The 70% purchase intent rate wecantrack reports for YouTube affiliate content suggests that proper disclosure does not kill conversions. Viewers expect creators to earn money. They just want to know how and why you are recommending something.

Long-Term Income Compounding

One advantage YouTube affiliate marketing has over sponsorships is evergreen income. A sponsored video pays once. An affiliate link in that same video can generate commissions for years.

Creators who started affiliate marketing on YouTube three to five years ago often report that 40-60% of their current affiliate income comes from videos published more than a year ago. This compounding effect happens because:

Search traffic is consistent. Someone searching "best budget DSLR camera" in 2025 will find videos from 2023 if they rank well. If your recommendation is still relevant and the affiliate link still works, you earn the commission.

Recommended videos drive ongoing views. YouTube's algorithm surfaces older content to viewers watching related videos. A tutorial from two years ago can suddenly get 10,000 views in a month if YouTube decides it matches current viewer interests.

Product lifecycles are long in many categories. Software tools, camera equipment, furniture, and kitchen appliances do not become obsolete quickly. A review from 18 months ago can still drive purchases if the product is still available.

This creates a snowball effect. Each new video you publish adds to your catalog of potential commission generators. After two years of consistent publishing (assuming 2-3 videos per month), you might have 50-70 videos with affiliate links. Even if each only generates $50-$200 per month, the aggregate income becomes substantial.

Layered area chart showing income composition over time

Platform Algorithm and Affiliate Content

YouTube's recommendation algorithm does not penalize affiliate content, but it does not reward it either. What matters is viewer behavior.

If viewers click away quickly after you mention a product, the algorithm interprets that as low-quality content and reduces distribution. If viewers watch through your product demonstration and click the affiliate link (which YouTube can track through cards and end screens), the algorithm sees engagement and promotes the video.

This creates a quality filter. Forced product mentions that interrupt the content flow hurt both conversions and algorithmic performance. Natural integrations where the product is central to the content help both.

Practical implications:

Make the product the content, not an interruption. A video about "How I organize my desk for productivity" where you show and link to specific organizers performs better than a generic productivity video with a sudden desk organizer pitch.

Use YouTube's built-in features. Cards and end screens that link to products are tracked by YouTube and can signal to the algorithm that viewers find your recommendations valuable.

Optimize for watch time, not just clicks. A viewer who watches 90% of your video and then clicks your affiliate link is more valuable than one who clicks at 30% and leaves. Structure content to maintain engagement throughout.

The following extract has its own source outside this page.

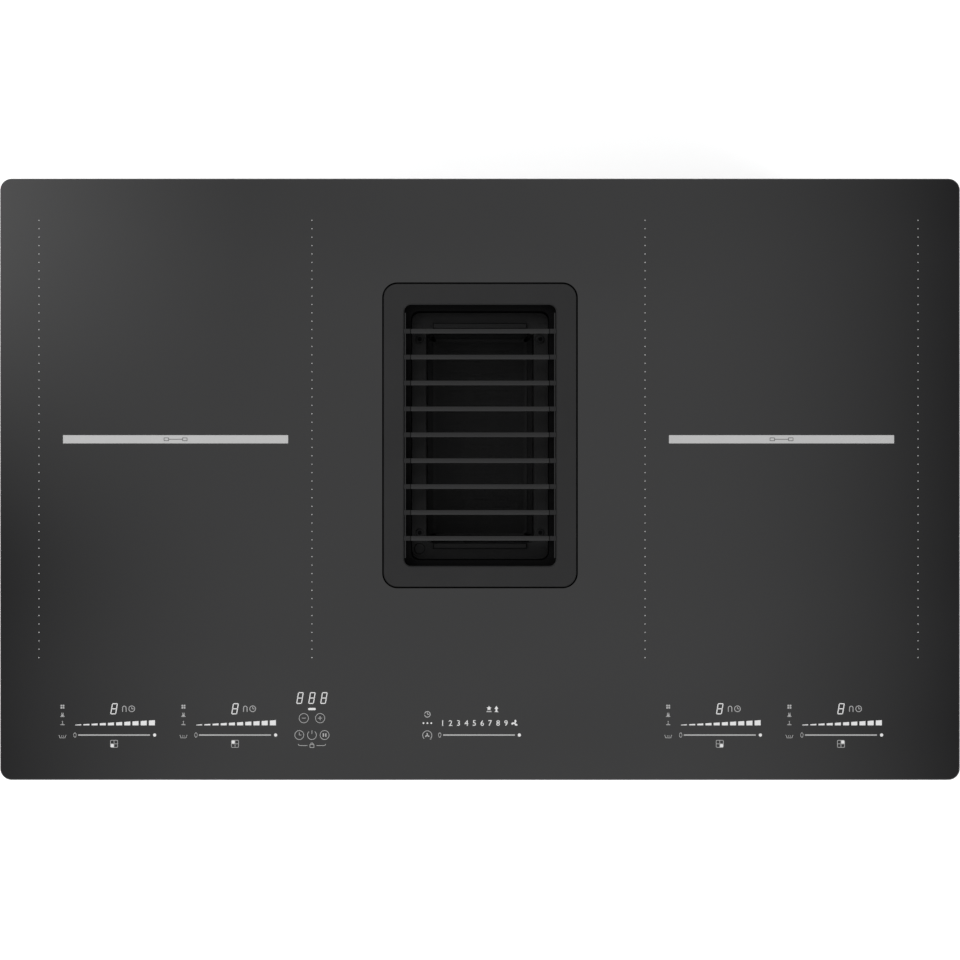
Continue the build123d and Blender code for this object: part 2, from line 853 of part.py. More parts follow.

Income Diversification Strategy

The creators earning six figures from YouTube affiliate marketing rarely rely on a single program or product category. Diversification protects against program changes and seasonal fluctuations.

Multiple affiliate networks. Join Amazon Associates for physical products, ShareASale or CJ Affiliate for broader product ranges, and direct affiliate programs for software tools. If one network changes commission rates or terms, you have others generating income.

Product category spread. Recommend products across different price points and categories within your niche. A tech channel might promote budget accessories (high volume, low commission), mid-range peripherals (moderate both), and premium software (low volume, high recurring commission).

Seasonal balance. Some products sell heavily in specific seasons. Fitness equipment spikes in January, travel gear in summer, gift items in November and December. A mix of seasonal and year-round products smooths income fluctuations.

The 38% higher earnings for creators using recurring commission programs Zebracat reports suggests that software and subscription products should be part of your mix, but not your only focus. Balance recurring revenue with one-time commissions from physical products.

Tracking and Optimization

You cannot improve what you do not measure. Successful affiliate creators track performance at the video level, not just channel level.

Which videos drive the most affiliate revenue? Often it is not the videos with the most views. A tutorial with 5,000 views might generate more commissions than a vlog with 50,000 views if the tutorial attracts viewers with purchase intent.

Which products convert best? Track conversion rates by product, not just total commissions. A product with a 15% conversion rate at $5 commission might be more valuable long-term than one with 5% conversion at $15 commission, because you can create more content around it.

What traffic sources drive buyers? YouTube search, suggested videos, and external traffic (Google search, social media) behave differently. Search traffic often converts better because viewers are actively looking for solutions.

Most affiliate networks provide detailed analytics. Use them. The difference between a creator earning $2,000/month and one earning $8,000/month is often optimization based on data, not just more content.

What the Next Two Years Look Like

The 85% of brands planning to increase YouTube affiliate budgets wecantrack reports suggests the opportunity is expanding, not contracting.

Several trends are emerging:

Higher commission rates as competition for creator attention increases. Brands are realizing that top YouTube creators drive more sales than traditional advertising in many categories. They are willing to pay more to secure those partnerships.

More sophisticated tracking and attribution. Affiliate networks are improving their ability to track multi-touch conversions, giving creators credit for sales that happen days or weeks after the initial video view.

Integration with other monetization methods. Creators are bundling affiliate recommendations with their own digital products, memberships, and courses. Someone who buys through your affiliate link might also join your membership or buy your course.

The income potential is real. The $312,000+ top earners Zebracat reports are not anomalies. They are creators who treated affiliate marketing as a core business strategy, not a side hustle. They built content systems around product recommendations, optimized based on data, and gave their audiences genuine value.

The path to six-figure affiliate income on YouTube is not mysterious. Create helpful content, recommend products you actually use and believe in, disclose your affiliate relationships clearly, and track what works. The 340,000+ channels already earning from YouTube affiliate marketing Zebracat reports prove the model works. The question is whether you will build a content strategy that captures the opportunity.